A well-run integrated platform allocates across all three based on the client's liquidity needs, tax situation, time horizon, and risk capacity. Not based on where the margin is highest.

The technology problem is real

Building a platform that genuinely integrates these products is harder than most people outside the industry realise.

The data problem alone is significant. MF transaction data flows through CAMS and KFintech. PMS data sits with individual custodians and fund managers in formats that are not standardised. AIF reporting is quarterly at best and varies wildly across fund managers. Getting all of this into one place, reconciled and accurate, requires serious engineering.

Then there is the regulatory layer. MF distribution, PMS, and AIF advisory each sit under different SEBI frameworks with different compliance requirements. A platform that does all three has to manage multiple registrations, separate disclosure obligations, and different fee disclosure norms.

Add to this the challenge of building a genuinely conflict-free advisory model. Most platforms that claim to be integrated are still, under the surface, distribution businesses that earn trail commissions on MF and placement fees on PMS and AIF. That is not inherently wrong, but it does shape the advice in ways clients do not always see.

Who is building this, and how

A few different types of players are approaching this problem from different directions.

Large broking houses with existing MF distribution businesses are adding PMS and AIF to their shelf. They have the client base and the distribution muscle. The risk is that the advisory model remains product-push rather than genuinely needs-based.

Independent RIAs and fee-only advisors are building integrated views on the advisory side, though many are constrained by technology and scale. They often rely on third-party platforms for execution and reporting.

Wealthtech startups are going after the technology layer directly. Consolidated reporting tools, portfolio analytics, and advisor workflow platforms that sit above the product manufacturers.

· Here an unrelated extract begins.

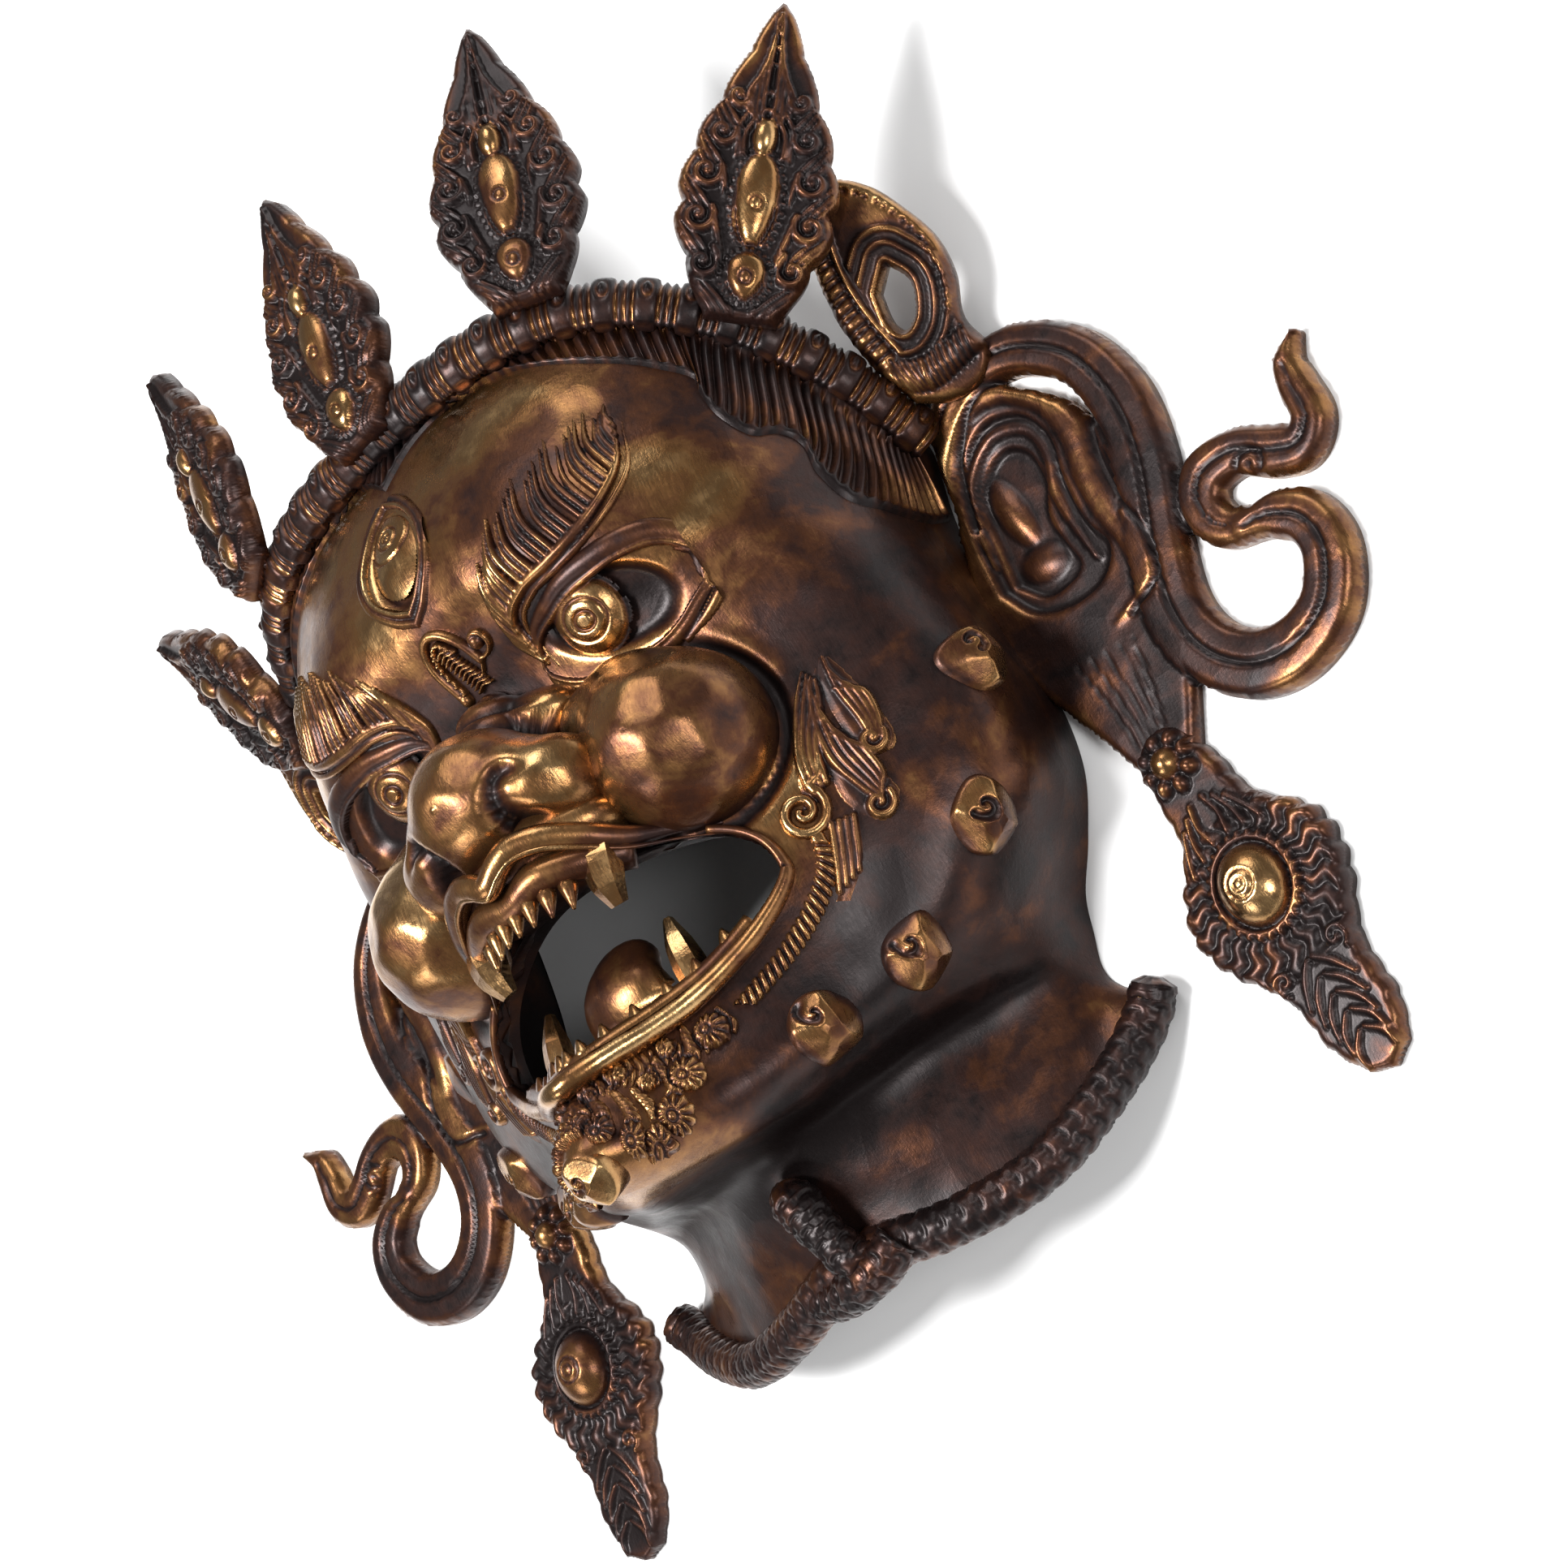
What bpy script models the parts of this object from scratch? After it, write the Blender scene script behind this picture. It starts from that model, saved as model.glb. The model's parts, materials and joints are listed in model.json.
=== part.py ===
# Cast bronze wrathful temple mask: one hollow head with crown, ears, pendants and collar.
# It lies on its back: the face looks up +Z, the crown points to +Y, the open back is at z = 0.
import math

import bmesh
import bpy
import numpy as np
from mathutils import Matrix, Vector

mm = 0.001

# Driving sizes, in millimetres
head_half_width = 100.0
head_height = 250.0
head_depth = 127.0
wall = 3.6
leaf_length = 86.0
leaf_half_width = 21.0
leaf_thickness = 6.0
band_width = 15.0
band_thickness = 10.0
plate_thickness = 8.0
plate_back = -0.8
ribbon_half_width = 8.5
pendant_length = 97.5
pendant_half_width = 23.5
pendant_thickness = 9.0
stud_radius = 10.5
collar_radius = 6.5
mouth_half_width = 53.0
mouth_upper_rise = 23.0
mouth_lower_drop = 28.0
lip_radius = 5.0
brow_thickness = 5.0
columns_per_span = 3
rows_per_span = 3
fuse_grain = 1.6
blank_faces = 30000
mask_faces = 9250

# The head as lofting lines from crown to collar, from the middle to the rim, as shares of the head
# when it is 100 wide on each side, 250 high and 127 deep.
loft_rows = [
    [(0, 90, 0), (28, 88, 0), (54, 80, 0), (76, 64, 0), (90, 46, 0)],
    [(0, 94, 44), (34, 93, 41), (62, 85, 34), (84, 67, 22), (96, 39, 0)],
    [(0, 91, 84), (38, 91, 79), (68, 85, 67), (91, 64, 44), (100, 31, 0)],
    [(0, 61, 101), (42, 57, 98), (76, 48, 76), (96, 28, 40), (97, 12, 0)],
    [(0, 34, 104), (46, 28, 100), (81, 18, 74), (99, 5, 38), (96, -6, 0)],
    [(0, 8, 88), (44, 5, 86), (84, -5, 66), (101, -16, 34), (97, -26, 0)],
    [(0, -22, 84), (42, -24, 76), (84, -30, 60), (103, -40, 34), (100, -48, 0)],
    [(0, -55, 98), (36, -60, 86), (74, -64, 62), (100, -66, 36), (98, -68, 0)],
    [(0, -102, 116), (28, -100, 92), (58, -92, 66), (88, -84, 40), (90, -84, 0)],
    [(0, -124, 127), (26, -121, 96), (50, -111, 66), (76, -100, 38), (82, -96, 0)],
    [(0, -131, 106), (22, -127, 84), (44, -117, 57), (68, -110, 31), (79, -106, 0)],
    [(0, -124, 64), (22, -123, 54), (44, -119, 38), (66, -116, 21), (77, -115, 0)],
    [(0, -139, 48), (26, -141, 42), (50, -140, 30), (70, -131, 15), (80, -122, 0)],
    [(0, -154, 42), (28, -159, 37), (54, -157, 26), (76, -144, 13), (90, -130, 0)],
]
size = np.array([head_half_width / 100, head_height / 250, head_depth / 127])
net = np.array(loft_rows, float) * size
row_count, column_count = net.shape[:2]
across = np.array([-1.0, 1.0, 1.0])


def scaled(x, y, z):
    return np.array([x, y, z], float) * size


# Smooth curve through points: Catmull-Rom along one direction of the net
def through(points, places, axis):
    points = np.moveaxis(points, axis, 0)
    start = np.clip(np.floor(places).astype(int), 0, points.shape[0] - 4)
    f = (places - start).reshape((-1,) + (1,) * (points.ndim - 1))
    a, b, c, d = (points[start + i] for i in range(4))
    value = 0.5 * (2 * b + (c - a) * f + (2 * a - 5 * b + 4 * c - d) * f ** 2
                   + (3 * b - a - 3 * c + d) * f ** 3)
    return np.moveaxis(value, 0, axis)


def head_surface(column_places, row_places):
    wide = np.concatenate([net[:, 1:2] * across, net, net[:, -2:-1] * [1, 1, -1]], 1)
    tall = np.concatenate([wide[1:2] * [1, 1, -1], wide, 2 * wide[-1:] - wide[-2:-1]], 0)
    right = through(through(tall, np.asarray(row_places, float), 0),
                    np.asarray(column_places, float), 1)
    return right


def surface_normals(grid):
    down = np.gradient(grid, axis=0)
    out = np.gradient(grid, axis=1)
    normal = np.cross(down, out)
    normal /= np.linalg.norm(normal, axis=2, keepdims=True) + 1e-9
    return normal


def full_grid(columns, rows):
    right = head_surface(columns, rows)
    return np.concatenate([right[:, :0:-1] * across, right], 1)


fine_columns = np.linspace(0, column_count - 1, 81)
fine_rows = np.linspace(0, row_count - 1, 261)
fine = full_grid(fine_columns, fine_rows)
fine_normals = surface_normals(fine)


def on_head(column, row, side=1, lift=0.0):
    j = len(fine_columns) - 1 + side * int(round(column / (column_count - 1) * 80))
    i = int(round(row / (row_count - 1) * 260))
    return fine[i, j] + fine_normals[i, j] * lift, fine_normals[i, j]


# The front surface at a place seen from the front, such as along the mouth
def above(x, y, lift=0.0):
    gap = np.hypot(fine[..., 0] - x, fine[..., 1] - y) + np.where(fine[..., 2] < 20, 1000, 0)
    i, j = np.unravel_index(gap.argmin(), gap.shape)
    return np.array([x, y, fine[i, j, 2]]) + fine_normals[i, j] * lift


def smooth_path(points, count):
    points = np.array(points, float)
    ends = np.concatenate([2 * points[:1] - points[1:2], points, 2 * points[-1:] - points[-2:-1]])
    return through(ends, np.linspace(0, len(points) - 1, count), 0)


# Scene helpers
for old in list(bpy.data.objects):
    bpy.data.objects.remove(old, do_unlink=True)
mask_parts = bpy.data.collections.new("bhairava_mask")
cutters = bpy.data.collections.new("tools")
bpy.context.scene.collection.children.link(mask_parts)
bpy.context.scene.collection.children.link(cutters)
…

Some of these are gaining real traction with mid-sized wealth management firms that cannot afford to build proprietary tech.

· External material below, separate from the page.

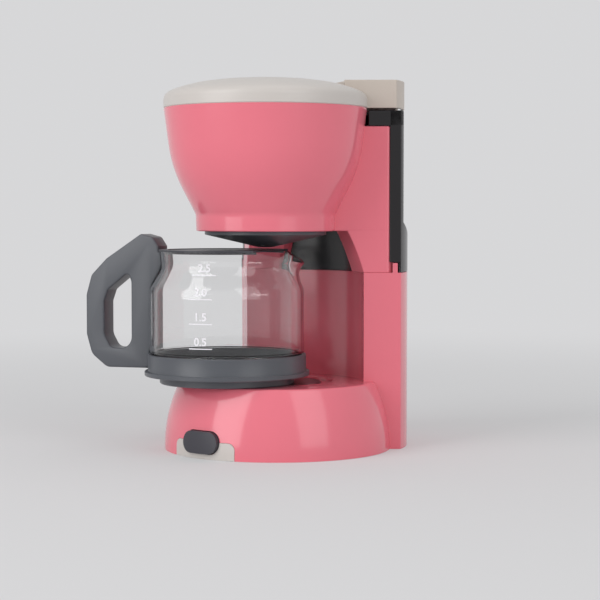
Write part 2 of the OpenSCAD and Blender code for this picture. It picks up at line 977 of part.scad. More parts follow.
// ring under the dome that drops between the basket's tabs, so the lid can't slide off
module lid_ring() {
    translate([0, head_y, 0]) difference() {
        disc(lid_ring_r, lid_ring_z, lid_edge_z + 6);
        disc(lid_ring_r - lid_ring_t, lid_ring_z - 1, lid_edge_z + 7);
        // spaces between the webs that hang the ring from the dome
        for (a = [0 : 30 : 150])
            rotate(a + 15) block(-70, 70, -lid_ring_gap / 2, lid_ring_gap / 2,
                head_top_z, lid_edge_z + 7);
        rotate_extrude() difference() {
            translate([0, head_top_z]) square([big, 40]);
            dome_profile(lid_t - eps);
        }
    }
}

// ---------- jug ----------

module at_jug() {
    translate([-jug_out * sin(jug_out_turn), head_y - jug_out * cos(jug_out_turn), 0])
        rotate(jug_turn) children();
}

// half section of the clear jug, pulled in by an inset
module jug_profile(inset) {
    seat_r = jug_seat_r - 0.1 - inset;
    step_z = jug_z3 + 0.5 + inset;
    shoulder = [jug_r, jug_shoulder_z];
    neck_low = [jug_neck_r + 0.9, jug_neck_z - 3.8];
    neck = [jug_neck_r, jug_neck_z];
    rim = [jug_mouth_r, jug_rim_z];
    n_slope = side_normal(shoulder, neck_low);
    n_neck = side_normal(neck_low, neck);
    n_mouth = side_normal(neck, rim);
    top = rim - inset * n_mouth + (rim - neck);
    rounded([[0, jug_floor_z + inset], [seat_r, jug_floor_z + inset], [seat_r, step_z],
        [jug_r - inset, step_z], miter(shoulder, [1, 0], n_slope, inset),
        miter(neck_low, n_slope, n_neck, inset), miter(neck, n_neck, n_mouth, inset),
        top, [0, top[1]]], [0, 2 - inset / 2, 0, 0, 8 - inset, 0, 0, 0, 0]);
}

// leaning round spout, which opens out of the neck
module jug_spout(inset) {
    low = 26;
    translate([spout_tip_r, 0, spout_tip_z]) rotate([0, spout_lean, 0])
        translate([-spout_r, 0, -low]) cylinder(h = low + 20, r = spout_r - inset);
}

// side view of the jug: the rim falls from a chord of the mouth to the tip of the spout
module jug_side_view() {
    fall = (jug_rim_z - spout_tip_z) / (spout_tip_r - spout_chord_x);
    end = 60;
    polygon([[-end, jug_z0], [end, jug_z0], [end, jug_rim_z - fall * (end - spout_chord_x)],
        [spout_chord_x, jug_rim_z], [-end, jug_rim_z]]);
}

module jug_body() color([0.85, 0.9, 0.92, 0.35]) at_jug() {
    difference() {
        intersection() {
            union() {
                rotate_extrude() jug_profile(0);
                jug_spout(0);
            }
            through(-60, 60) jug_side_view();
        }
        rotate_extrude() jug_profile(clear_wall);
        jug_spout(clear_wall);
    }
}

module jug_base() color([0.33, 0.35, 0.37]) at_jug() {
    difference() {
        union() {
            disc(jug_foot_r, jug_z0, jug_z1 + eps);
            disc(jug_flange_r, jug_z1, jug_z2);
            disc(jug_ring_r, jug_z2 - eps, jug_z3);
        }
        disc(jug_seat_r, jug_floor_z, jug_z3 + 1);
        disc(jug_foot_r - 3, jug_z0 - 1, jug_floor_z - 2);
    }
}

module handle_outline() {
    rounded([[30, jug_z2 + 0.2], [76, jug_z2 + 0.2], [86, 56], [89.5, 68], [89.5, 92],
        [86, 104], [76, 114], [53, 129], [45, 127], [39, 121.2], [39, 110], [30, 104]],
        [0, 6, 8, 10, 10, 6, 0, 1.5, 3, 0, 0, 0]);
}

module finger_hole() {
    rounded([[59.5, 60], [73, 60], [77.5, 68], [77.5, 88], [75, 95], [61.4, 105.7], [59.5, 100]],
        [7, 5, 8, 5, 3, 2, 2]);
}

module handle_solid() {
    difference() {
        rotate([90, 0, 0]) translate([0, 0, -handle_w / 2]) linear_extrude(height = handle_w)
            difference() {
                mirror([1, 0]) handle_outline();
                mirror([1, 0]) finger_hole();
            }
        rotate_extrude() jug_keepout();
        disc(jug_ring_r + 0.05, 0, jug_z3 + 0.3);
    }
}

module jug_keepout() {
    g = handle_clear;
    polygon([[0, jug_z3], [jug_r + g, jug_z3], [jug_r + g, jug_shoulder_z + 1.2],
        [jug_neck_r + g + 1.6, jug_neck_z - 2], [jug_mouth_r + g + 0.3, jug_rim_z - 0.4],
        [jug_mouth_r + g + 1.6, jug_rim_z - 0.4], [jug_mouth_r + g + 1.6, 140], [0, 140]]);
}

handle_screws_at = [[52, 123], [53, 53], [66, 53]];

module screw_well() {
    for (at = handle_screws_at)
        translate([-at[0], handle_w / 2, at[1]]) rotate([90, 0, 0]) {
            disc(screw_head_r + 0.3, -1, 2.4);
            disc(1.45, 0, handle_w / 2 + 1);
        }
}

module jug_handle_left() color([0.33, 0.35, 0.38]) at_jug() {
    difference() {
        intersection() {
            handle_solid();
            block(-big, 0, 0, 20, 0, big);
        }
        screw_well();
        handle_core(1);
    }
}

module jug_handle_right() color([0.33, 0.35, 0.38]) at_jug() {
    difference() {
        intersection() {
            handle_solid();
            block(-big, 0, -20, 0, 0, big);
        }
        for (at = handle_screws_at)
            translate([-at[0], 0, at[1]]) rotate([90, 0, 0]) disc(pilot_r, -1, 5);
        handle_core(-1);
    }
}

// hollow inside the grip half, away from the screws
module handle_core(side) {
    depth = handle_w / 2 - 2;
    translate([0, side > 0 ? depth : 0, 0]) rotate([90, 0, 0])
        linear_extrude(height = depth) mirror([1, 0])
            rounded([[79.7, 68], [87.3, 70], [87.3, 90], [79.7, 88]], [2, 2, 2, 2]);
}

module handle_screws() color([0.7, 0.7, 0.72]) at_jug() {
    for (at = handle_screws_at)
        translate([-at[0], handle_w / 2 - 0.8, at[1]]) rotate([90, 0, 0]) screw(9);
}

module jug_lid() color([0.2, 0.21, 0.23]) at_jug() {
    r = jug_mouth_r + 1.1;
    z0 = jug_rim_z + 0.05;
    skirt_r = jug_mouth_r - clear_wall - 1.4;
    difference() {
        union() {
            disc(r, z0, jug_rim_z + jug_lid_t);
            difference() {
                disc(skirt_r, z0 - jug_lid_skirt, z0 + eps);
                disc(skirt_r - 1.6, z0 - jug_lid_skirt - 1, z0);
            }
        }
        disc(r - 5, jug_rim_z + jug_lid_t - jug_lid_dish, jug_rim_z + jug_lid_t + 1);
        // straight edge that leaves the spout open
        block(spout_chord_x - 0.6, big, -big, big, z0 - 6, z0 + 5);
        // drip holes
        disc(3, z0 - 6, z0 + 5);
        for (a = [0 : 60 : 300]) rotate(a) translate([9, 0, 0]) disc(1.6, z0 - 6, z0 + 5);
    }
}

// ---------- nodes ----------

lower_housing();
bottom_plate();
battery_cover();
battery_cover_screw();
batteries();
battery_contacts();
bottom_screws();
circuit_board();
push_switch();
speaker();
switch_plate();
power_button();
button_spring();
warming_plate();
upper_housing();
head_back();
head_screws();
tank_frame();
water_tank();
filter_basket();
top_lid();
lid_block();
jug_body();
jug_base();
jug_handle_left();
jug_handle_right();
handle_screws();
jug_lid();
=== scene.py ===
import bisect
import json
import math

import bmesh
import bpy
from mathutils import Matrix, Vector


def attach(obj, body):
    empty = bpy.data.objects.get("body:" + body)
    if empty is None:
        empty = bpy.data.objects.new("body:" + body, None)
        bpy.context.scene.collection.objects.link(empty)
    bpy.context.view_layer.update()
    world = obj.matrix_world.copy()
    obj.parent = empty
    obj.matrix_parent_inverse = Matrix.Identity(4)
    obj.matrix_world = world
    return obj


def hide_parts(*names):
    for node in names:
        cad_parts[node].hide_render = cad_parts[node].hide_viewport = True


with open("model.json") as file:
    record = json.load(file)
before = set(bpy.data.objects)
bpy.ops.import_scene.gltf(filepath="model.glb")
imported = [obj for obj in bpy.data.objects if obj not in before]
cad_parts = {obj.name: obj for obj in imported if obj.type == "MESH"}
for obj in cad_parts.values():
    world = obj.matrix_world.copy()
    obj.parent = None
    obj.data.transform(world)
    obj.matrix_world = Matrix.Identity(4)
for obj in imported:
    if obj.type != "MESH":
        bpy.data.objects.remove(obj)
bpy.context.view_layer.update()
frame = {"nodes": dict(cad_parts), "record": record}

MM = 0.001

# ---------- sizes, in millimetres ----------

WALL = 2.2

# Base: its side is an arc of radius BASE_ARC_R, between two angles in degrees.
BASE_ARC_X = -18.0
BASE_ARC_Z = 2.0
BASE_ARC_R = 86.2
TABLE_ANGLE = -1.33
RIM_ANGLE = 25.85
RIM_R = 1.8
BASE_H = 40.6
WARM_R = 33.2
WARM_SEAT_Z = 39.2

# Push button and the plate round it.
BUTTON_W = 26.0
BUTTON_H = 12.8
BUTTON_Z = 9.6
BUTTON_GAP = 0.8
PLATE_W = 22.7
PLATE_GAP = 0.15

# Rear outline: two flared sides, given by a normal, a direction and a distance, a round
# back about BACK_Y and a hollow front about HEAD_Y.
HEAD_Y = -11.0
BACK_Y = 19.9
BACK_R = 66.3
NICHE_R = 58.7
SIDE_N = (math.sin(math.radians(40)), -math.cos(math.radians(40)))
SIDE_U = (math.cos(math.radians(40)), math.sin(math.radians(40)))
SIDE_C = 10.68
TOWER_Z = 105.8

# Brewing head with its wings.
HEAD_Z = 130.7
HEAD_TOP = 203.5
WING_X = 57.6
WING_Y = 39.5
WING_Z = 193.0

# Black frame.
FRAME_Y = 41.8
FRAME_LOW = 106.0
FRAME_TOP = 202.4
BAR_X = 58.1
BAR_BACK_Y = 43.8
BRIDGE_LOW = 193.2
BRIDGE_FRONT_R = 61.3
BRIDGE_BACK_R = 65.6

# Tank.
TANK_LOW = 108.2
TANK_FRONT_Y = 44.4
TANK_FRONT_R = 66.0
TANK_BACK_R = 63.94
TANK_WALL = 1.8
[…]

Family offices, particularly MFOs, are arguably the furthest ahead. They have the incentive to get this right because their clients demand it, and they typically have the AUM to justify the investment in proper infrastructure.

What the investor actually gains

When this works properly, the benefits are tangible.

Better asset allocation because the advisor sees the whole picture. Reduced duplication across products. Cleaner tax planning because gains, losses, and income across all products are visible in one place. And a real understanding of liquidity, knowing exactly how much of the portfolio can be accessed in 30 days versus what is locked up for five years.

There is also something less quantifiable. Trust. When an investor feels that their advisor actually understands their full financial situation rather than just the slice they manage, the relationship is different. Decisions get made with more confidence.

Conclusion

The shift toward integrated MF, PMS, and AIF platforms is not just a technology upgrade. It reflects a more honest view of what wealth management should actually do.

For too long, the industry was organised around products and distribution margins rather than around the investor's complete picture. The fragmentation was profitable for the ecosystem but genuinely costly for clients, in tax inefficiency, duplicated risk, and advice that never quite added up.

The platforms being built now, at their best, are trying to fix that. They will not all succeed. The technology is hard, the regulatory complexity is real, and old business model habits die slowly. But the direction is right. Investors who understand what to look for in an integrated platform will be better placed to demand it, and better served when they find it.